Ortega y Gasset, Antonio Machado, Pedro Salinas, Manuel Azaña, Jorge Guillén, Juan Negrín, Juan Ramón Jiménez, Francisco Ayala, Victoria Kent, Luis Buñuel, José Moreno Villa: no hay ninguno de nuestros mejores escritores, científicos, cineastas o dirigentes políticos que no fuera un resuelto viajero.

Ahora, igual que entonces, hay que salir para aprender, pero sobre todo para no dejarse asfixiar, para no intoxicarse con el tufo de la maledicencia y la cerrazón española, que es un tufo de brasero antiguo, de mesa camilla de tertulia provinciana y beata, con un retablo de carcas tétricos como de cuadro de Gutiérrez Solana, de mascarones que serían irrisorios si no ocultaran tras sus rasgos de cartón una ilimitada mala leche, una incomparable capacidad de hacer daño impunemente: genios de la literatura que se mueren por salir cinco minutos en un programa de variedades de la televisión, héroes del periodismo ennoblecidos por la mentira y el chantaje, jueces especializados en perseguir a los infortunados y a los débiles y en reservar su compasión para los violadores y los narcotraficantes, dirigentes políticos a quienes el poder les devuelve una catadura facial de jerarcas franquistas.
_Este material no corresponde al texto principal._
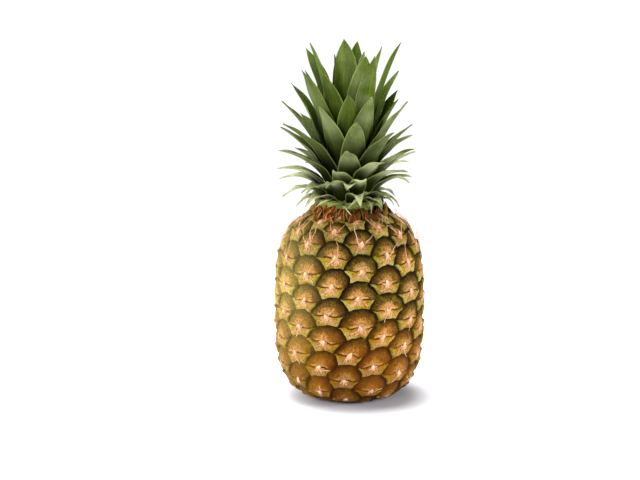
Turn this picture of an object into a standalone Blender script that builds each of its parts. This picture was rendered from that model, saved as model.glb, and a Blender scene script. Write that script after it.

Todo desaparece en unas horas, se deshace como un mal sueño, deja de existir en cuanto se abren en otro país las páginas de un periódico extranjero. Durante unos días parece que uno respira más hondo, que va caminando de otro modo, y cuando llega la hora de subir de nuevo al tren o al avión se encuentra más ligero y más fuerte, con un sentido más nítido y sereno de la realidad. Lo malo es que basta llegar de vuelta a Barajas y subir a un taxi para escuchar en la radio a los mismos charlistas expidiendo el mismo veneno para mirar en los quioscos los mismos titulares en los mismos periódicos. Qué ganas dan entonces de irse enseguida otra vez, de poner tierra por medio, camino de cualquier país donde no haya noticia de esa gente.